The House approach appears to at least partly conflict with the Amendment 1 priorities of environmental groups. The group Florida’s Land and Water Legacy, which led the amendment drive, has presented lawmakers with an outline that includes using $90 million for land management, $150 million for Everglades and South Florida estuaries and another $150 million for the Florida Forever program for land acquisition, springs and trails.
Ultimately, the House and Senate will have to come to agreement on Amendment 1 spending and on water-policy issues. Environmentalists also have been critical of the water-policy bill approved by the House this week.
Caldwell’s committee requested that the Florida Department of Environmental Protection create a detailed map outlining all government-owned land in Florida as well as property held by environmental trusts.
He said the committee might also consider ways for the state to work with the federal government to increase the eradication of invasive species.
“The Everglades mosaic is one I’m most familiar with,” Caldwell said. “We don’t manage the national park. We don’t manage the Big Cypress Preserve. We manage our lands that abut (the federal parks), and there is no doubt we have got real problems. What’s the point in saving the Everglades if it’s taken over by pythons, Brazilian pepper and melaleuca. There is nothing left for anybody to enjoy at that point.”
Kelley Boree, director of the Division of State Lands in the Department of Environmental Protection, estimated that about 27 percent of the state is already in public hands, through state, federal and local ownership.
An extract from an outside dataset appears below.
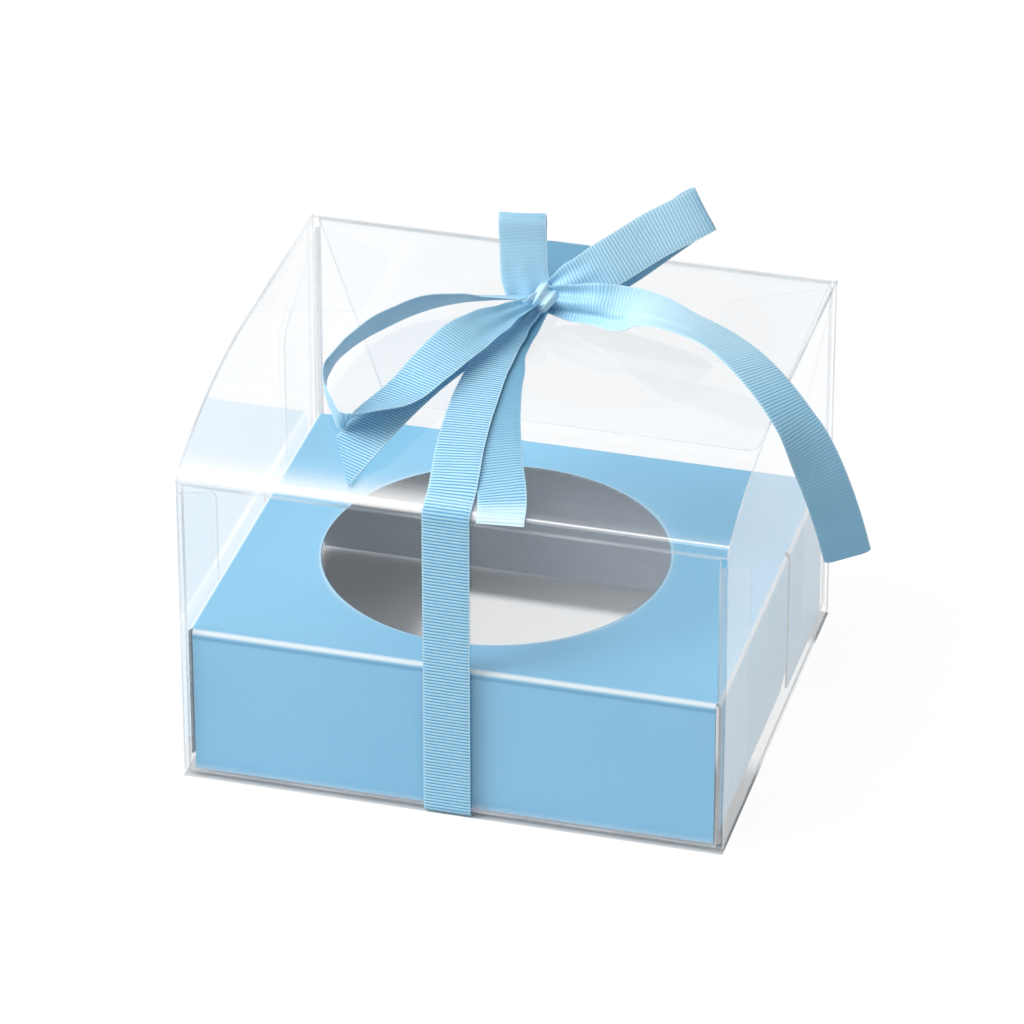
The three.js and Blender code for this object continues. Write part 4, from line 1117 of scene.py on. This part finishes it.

For the H2O Coalition, led by the business advocacy group Associated Industry of Florida, that’s enough.
The coalition, which backed the House water policy approved this week, has been urging lawmakers against using Amendment 1 dollars for land purchases.
“Floridians do not want the funding priorities under Amendment 1 to just reflect the narrow interests of certain environmental advocacy groups,” Brewster Bevis, senior vice president of AIF, said in a release that accompanied a new television and radio campaign the coalition stared to run this week in Tallahassee.
The concept of the constitutional amendment was spawned as funding diminished for the Florida Forever program.
Florida Forever, which uses bonds backed with revenue from the documentary-stamp real-estate taxes, authorizes lawmakers to spend up to $300 million a year for preservation. But as the economy went sour during the recent recession, so did funding for Florida Forever.
–Jim Turner, News Service of Florida
Kevin says
The majority of voters expect that this fund will be used for continued new land acquisition. The figure presented of 27% of the state’s land is already in public hands does not guarantee protection in perpetuity as would land under conservation easements or fee simple purchase for open space preservation. We need a balance from the unbridled development that has occurred over the past half century. Protecting woodlands and meadows from development is as critical to water protection as protecting wetlands as these forested or grasslands act as filters and recharge zones for our aquifers. The percentage of land in public hands likely includes a large percent that could never be developed anyway (estuaries, swamps, etc) so the percentage is misleading. The true measure would be the percentage of develop-able land that is protected from development. Please do not sell out the voters of
Florida who voted for something entitled one thing and now is being reinterpreted by the special interests who are using their lobbyists to alter the will of the electorate. Land conservation is a key component of economic vitality and growth. Don’t pave it, preserve it! Keep Florida natural!
gatorboy says
Well said!! Speaking as a fourth generation Floridian, those who propose only development (which is what H2O clearly advocates), and not acquisition and preservation, do not love Florida. They are carpetbaggers of the worst kind…
Doug Moore says
As a professional land manager of private and public land I see a lot of land that is not very well managed. How well the land is managed is just as important as how much we manage. In the past there has been to much focus on acquiring and then not having the funds to properly manage. Good move !
gatorboy says
Wrong. Once the land is developed, it’s gone forever. That’s where the emphasis needs to be.
Kevin says
Gatorboy is correct, since land is a finite quantity and everyday thousands of acres of naturally significant lands are clear cut, bulldozed and paved the clock is ticking to the build-out when looking back and saying “should have, could have” won’t undue the mistake of not protecting our natural environment. Land management and stewardship are indeed important but mother nature has a pretty good track record of managing lands. If the acquired and protected lands are large enough tracts and somewhat contiguous, the need for management is usually to correct manmade mistakes (invasive species introduced into the environment such as non-indigenous species of plants and animals, trenching and draining of wetlands, etc). If we are to accept the argument of those who say that there is enough protected land and all we need is management of what we have, would those same people accept their logic and agree we have enough development and all we need is to manage the development we already have? Of course not, let’s be reasonable and balanced on both sides of the discussion, 76% of the Florida electorate were quite clear what the balance they want to see. Setting a goal of conserving 50% of the remaining developable land of Florida (not including wetlands that wouldn’t support building) would be an equitable target.